On our last Sunday we went to Christ Church on Mount Zion (CMJ). CMJ aims at evangelism amongst Jewish people. The service, through its songs and sermon, helped to put into words how I had been feeling throughout my placement. During an open time of worship a lady read from Isaiah 61:1-7 and I cried as I felt the prophetic force of those words. After a time of silence we moved unaccompanied into singing 'Some-one's crying Lord...Kum Ba Ya'. To stand in church on Mount Zion the Sunday after 100 people had died in the most intense fighting yet and sing those words was a deeply moving time.
I went through many emotions during this placement and struggled on many occasions. Standing on the flat roof one evening watching a fleet of helicopters heading for Bethlehem and knowing full well their intentions to drop bombs was the most awful sensation. Worse still was praying that every target would be missed, while simultaneously saying to oneself: 'People are going to die. They are so intent on killing and their technology is so sophisticated that they won't miss'. As I held back the tears I felt utterly powerless to do anything. I could not comprehend the enormity of these atrocities, but I felt God's presence and trusted in him. Though the powers of darkness are at work, with evil men intent on killing, God is greater than any other and we are called to declare his praises (1 Pet 2:9).

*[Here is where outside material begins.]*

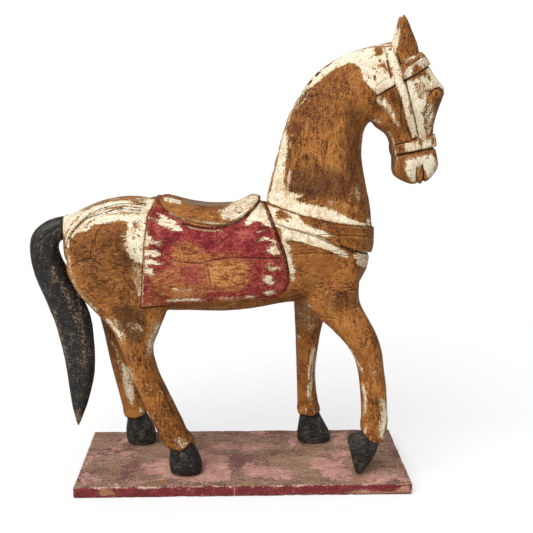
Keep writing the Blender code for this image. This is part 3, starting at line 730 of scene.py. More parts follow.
# Dark strokes of dirt, and painted shadow under the nose band and under the saddle's lip
GRIME_AND_SHADE_STROKES = {
    # Painted shadow under the nose band
    "under the nose band": (0.8, 2.5, ((397, 155), (408, 153.5), (420, 152))),
    # Painted shadow under the saddle's lip
    "under the saddle's lip": (0.5, 3.2, (
        (170, 216), (188, 227), (210, 231.5), (232, 229), (248, 220), (258, 208),
    )),
    "knot": (0.8, 2.9, ((312.5, 128), (315.5, 129))),
    "lower knot": (0.95, 2.9, ((306.5, 155.5), (307.5, 159.5))),
    "neck streak": (0.35, 7.1, ((319, 91.5), (316, 113))),
    "front neck streak": (0.3, 5.4, ((349, 100.5), (347.5, 120))),
    "poll spot": (0.62, 5, ((379, 50), (379, 54))),
    "near shin streak": (0.75, 2, ((161.5, 384.5), (168, 402), (171.5, 412.5))),
    "near shin mark": (0.5, 1.8, ((159, 411), (162.5, 419))),
    "far shin streak": (0.5, 2, ((129, 371.5), (132, 387), (134, 399.5))),
    "far fore marks": (0.85, 2, ((311, 373), (310.5, 381.5), (310, 390))),
    "near fore front": (0.4, 3.4, ((374, 335.5), (381, 348), (383.5, 365))),
}
GREY_PATCHES = {
    "seat": (0.66, (
        (181.5, 198.5), (192, 200.5), (211.5, 203), (226.5, 203), (238, 199.5), (230.5, 205.5),
        (211.5, 207), (192, 205.5), (182.5, 202.5),
    )),
}
# Golden, lighter places in the wood, partly real tone and partly painted highlight
GOLD_AND_HIGHLIGHT_PATCHES = {
    "shoulder": (0.55, (
        (288, 246), (330, 245), (352, 262), (352, 284), (330, 290), (300, 292), (292, 270),
    )),
    "upper neck": (0.15, (
        (312, 80), (330, 68), (345, 68), (352, 90), (340, 112), (318, 112), (304, 104),
    )),
    "haunch's back edge": (0.7, (
        (62, 250), (70, 243), (75, 262), (85, 290), (101, 306), (96, 312), (78, 298), (64, 272),
    )),
    "haunch's foot": (0.45, (
        (96, 300), (120, 306), (138, 310), (138, 304), (118, 300), (100, 292),
    )),
    "cloth's foot": (0.3, ((150, 283), (205, 286), (270, 282), (274, 294), (205, 298), (150, 301))),
    "cloth": (0.35, ((210, 264), (246, 263), (248, 282), (212, 285))),
    "near shin": (0.12, ((138, 356), (150, 352), (172, 400), (182, 432), (168, 432), (150, 392))),
    "near arm": (0.4, (
        (328, 316), (345, 316), (364, 350), (374, 380), (374, 430), (362, 430), (358, 380),
        (342, 342),
    )),
    "far fore leg": (0.65, ((294, 332), (306, 332), (304, 408), (297, 408))),
    "far hind leg": (0.95, (
        (106, 338), (118, 345), (136, 380), (146, 410), (142, 424), (124, 425), (114, 392),
    )),
    "ear": (0.35, ((401, 30), (406, 26), (413, 48), (404, 62), (399, 52))),
    "saddle's side": (0.4, (
        (164, 206), (180, 210), (214, 222), (236, 218), (232, 208), (196, 206),
    )),
}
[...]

Day after day I found myself singing 'Lord have mercy, Christ have mercy, Lord have mercy on me' as I watched helicopters circle overhead. Why? Because I believe it is ourselves we should be examining, not pointing a finger at others. Both sides are hurting in this war. We should not show a pro-Israeli bias, and we should examine our attitudes towards Arabs and Muslims because none of us has the right to judge - that is for God alone (Deut 1:17). Even within a context of such violence and injustice, God was there. He does not cease to be God. He is always present and active in every situation. We are called to pray for the peace of Jerusalem, but there cannot be peace when such injustice prevails. Churches and individual Christians have a role to play as advocates for suffering people, to give voice to those who cry out but are not heard. As co-workers with God, we have been given a ministry of reconciliation (2 Cor 5:18). We are called to promote understanding, reconciliation and peace among human beings, following the example of Christ who is our peace (Eph 2:14).